Boukpessi then questioned the sources of financing for the Justice and Peace Commission and insinuated that it could be funded by people who have little interest in the good of Togo.
“The refusal to disclose your sources of funding is proof that this operation is remotely controlled by one or more organizations that you do not want to disclose, for reasons we do not know,” he said.
The accusation is not a new one, and the bishops firmly rejected the accusation of improper funding.
“We strongly reaffirm that there is no questionable funding for the activities of the Episcopal Council for Justice and Peace and that our messages are dictated by fidelity to the Gospel and the search for the common good,” the bishops said in a written statement.
The bishops also said they had always cautioned their priests against taking partisan positions that could compromise the integrity of the Church.
The bishops’ conference distanced itself from the activities of Kpodzro, saying it is not responsible for “messages that it has not published.”

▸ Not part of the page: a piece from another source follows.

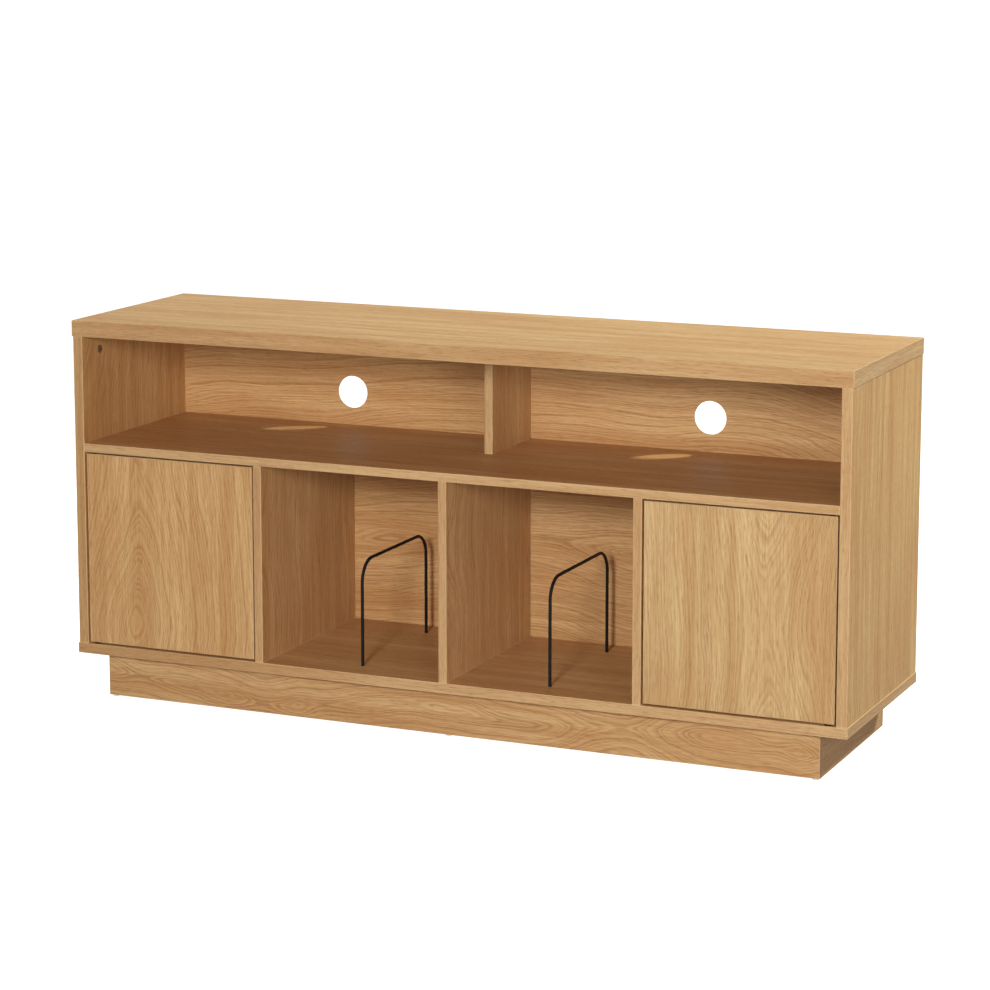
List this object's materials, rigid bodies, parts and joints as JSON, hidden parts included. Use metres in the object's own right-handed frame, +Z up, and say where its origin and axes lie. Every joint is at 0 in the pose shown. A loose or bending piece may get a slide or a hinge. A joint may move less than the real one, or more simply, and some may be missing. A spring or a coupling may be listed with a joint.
{
  "type": "media cabinet",
  "caption": "Low oak-effect media cabinet: open upper compartment with cable holes, open record bays with bent-wire dividers, push-to-open doors at the ends, recessed plinth.",
  "frame": {"origin": "middle of the footprint, on the floor under the glides", "axes": "+X towards the cabinet's right seen from the front, -Y out of the front, +Z up"},
  "size_m": [1.4, 0.39, 0.665],
  "materials": {
    "oak_laminate": "satin oak-effect laminate with matching edge band",
    "oak_backboard": "satin oak-effect printed board",
    "black_wire": "satin black powder coat",
    "steel": "bright zinc plate",
    "bronzed_steel": "bronzed",
    "zinc": "cast zinc alloy",
    "beech": "raw beech",
    "black_plastic": "matte",
    "grey_plastic": "matte",
    "white_plastic": "matte"
  },
  "bodies": {
    "carcass": {"top_panel": "oak_laminate", "bottom_panel": "oak_laminate", "side_left": "oak_laminate", "side_right": "oak_laminate", "shelf": "oak_laminate", "upper_divider": "oak_laminate", "divider_left": "oak_laminate", "divider_centre": "oak_laminate", "divider_right": "oak_laminate", "plinth_front": "oak_laminate", "plinth_back": "oak_laminate", "plinth_left": "oak_laminate", "plinth_right": "oak_laminate", "plinth_rail": "oak_laminate", "back_left": "oak_backboard", "back_right": "oak_backboard", "back_strip": "black_plastic", "plinth_brackets": "zinc", "cam_locks": "zinc", "bracket_screws": "steel", "cam_bolts": "steel", "base_screws": "steel", "latch_screws": "steel", "pivot_pins_left": "bronzed_steel", "pivot_pins_right": "bronzed_steel", "glides": "white_plastic", "record_wire_left": "black_wire", "record_wire_right": "black_wire", "dowels": "beech", "latch_left": "grey_plastic", "latch_right": "grey_plastic"},
    "door_left": {"door_left": "oak_laminate", "door_bushes_left": "grey_plastic", "strike_left": "steel"},
    "door_right": {"door_right": "oak_laminate", "door_bushes_right": "grey_plastic", "strike_right": "steel"},
    "latch_plunger_left": {"plunger_left": "black_plastic"},
    "latch_plunger_right": {"plunger_right": "black_plastic"}
  },
  "joints": [
    {"name": "door_left_hinge", "type": "hinge", "parent": "carcass", "child": "door_left", "pos_m": [-0.6655, -0.185, 0.266], "axis": [0, 0, -1], "range_deg": [0, 110]},
    {"name": "door_right_hinge", "type": "hinge", "parent": "carcass", "child": "door_right", "pos_m": [0.6655, -0.185, 0.266], "axis": [0, 0, 1], "range_deg": [0, 110]},
    {"name": "plunger_left_press", "type": "slide", "parent": "carcass", "child": "latch_plunger_left", "axis": [0, 1, 0], "range_m": [0, 0.0045], "stiffness_N_per_m": 300},
    {"name": "plunger_right_press", "type": "slide", "parent": "carcass", "child": "latch_plunger_right", "axis": [0, 1, 0], "range_m": [0, 0.0045], "stiffness_N_per_m": 300}
  ]
}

It further explained that the bishops’ official statements come “through pastoral letters, messages, declarations and the press releases signed by all the bishops or by the secretary general on their behalf.’’
President Faure Gnassingbé has been in office since 2005, following the death of his father, Gnassingbé Eyadema. Eyadema had ruled Togo for 38 years, ever since he overthrew the country’s second president, Nicolas Grunitzky, in a coup d’état in 1967.